◆ **EXERCISE AIM**:
Retype the full set of records. Keep every character identical.

◆ **RECORDS FOR THIS EXERCISE**:
______________________________
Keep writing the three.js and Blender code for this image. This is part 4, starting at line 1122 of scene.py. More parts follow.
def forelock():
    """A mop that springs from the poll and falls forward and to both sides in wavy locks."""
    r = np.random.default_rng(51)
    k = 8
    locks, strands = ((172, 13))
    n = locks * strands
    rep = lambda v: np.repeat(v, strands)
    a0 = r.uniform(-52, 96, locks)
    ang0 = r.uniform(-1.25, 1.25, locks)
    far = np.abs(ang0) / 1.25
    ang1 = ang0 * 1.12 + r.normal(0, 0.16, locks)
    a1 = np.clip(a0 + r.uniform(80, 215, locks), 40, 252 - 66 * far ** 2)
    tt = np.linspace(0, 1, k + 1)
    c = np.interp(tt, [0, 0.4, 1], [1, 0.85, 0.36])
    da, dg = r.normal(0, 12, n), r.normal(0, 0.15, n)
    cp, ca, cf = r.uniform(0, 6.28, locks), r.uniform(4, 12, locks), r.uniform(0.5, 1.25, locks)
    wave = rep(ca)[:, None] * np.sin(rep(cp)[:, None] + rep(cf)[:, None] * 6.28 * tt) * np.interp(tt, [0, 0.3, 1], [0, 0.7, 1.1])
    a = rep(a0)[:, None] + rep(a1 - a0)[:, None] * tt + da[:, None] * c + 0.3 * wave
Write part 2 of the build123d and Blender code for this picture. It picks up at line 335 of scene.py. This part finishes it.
______________________________
◆ **OUTPUT FOR THIS EXERCISE**:
Keep writing the three.js and Blender code for this image. This is part 4, starting at line 1122 of scene.py. More parts follow.
def forelock():
    """A mop that springs from the poll and falls forward and to both sides in wavy locks."""
    r = np.random.default_rng(51)
    k = 8
    locks, strands = ((172, 13))
    n = locks * strands
    rep = lambda v: np.repeat(v, strands)
    a0 = r.uniform(-52, 96, locks)
    ang0 = r.uniform(-1.25, 1.25, locks)
    far = np.abs(ang0) / 1.25
    ang1 = ang0 * 1.12 + r.normal(0, 0.16, locks)
    a1 = np.clip(a0 + r.uniform(80, 215, locks), 40, 252 - 66 * far ** 2)
    tt = np.linspace(0, 1, k + 1)
    c = np.interp(tt, [0, 0.4, 1], [1, 0.85, 0.36])
    da, dg = r.normal(0, 12, n), r.normal(0, 0.15, n)
    cp, ca, cf = r.uniform(0, 6.28, locks), r.uniform(4, 12, locks), r.uniform(0.5, 1.25, locks)
    wave = rep(ca)[:, None] * np.sin(rep(cp)[:, None] + rep(cf)[:, None] * 6.28 * tt) * np.interp(tt, [0, 0.3, 1], [0, 0.7, 1.1])
    a = rep(a0)[:, None] + rep(a1 - a0)[:, None] * tt + da[:, None] * c + 0.3 * wave
Write part 2 of the build123d and Blender code for this picture. It picks up at line 335 of scene.py. This part finishes it.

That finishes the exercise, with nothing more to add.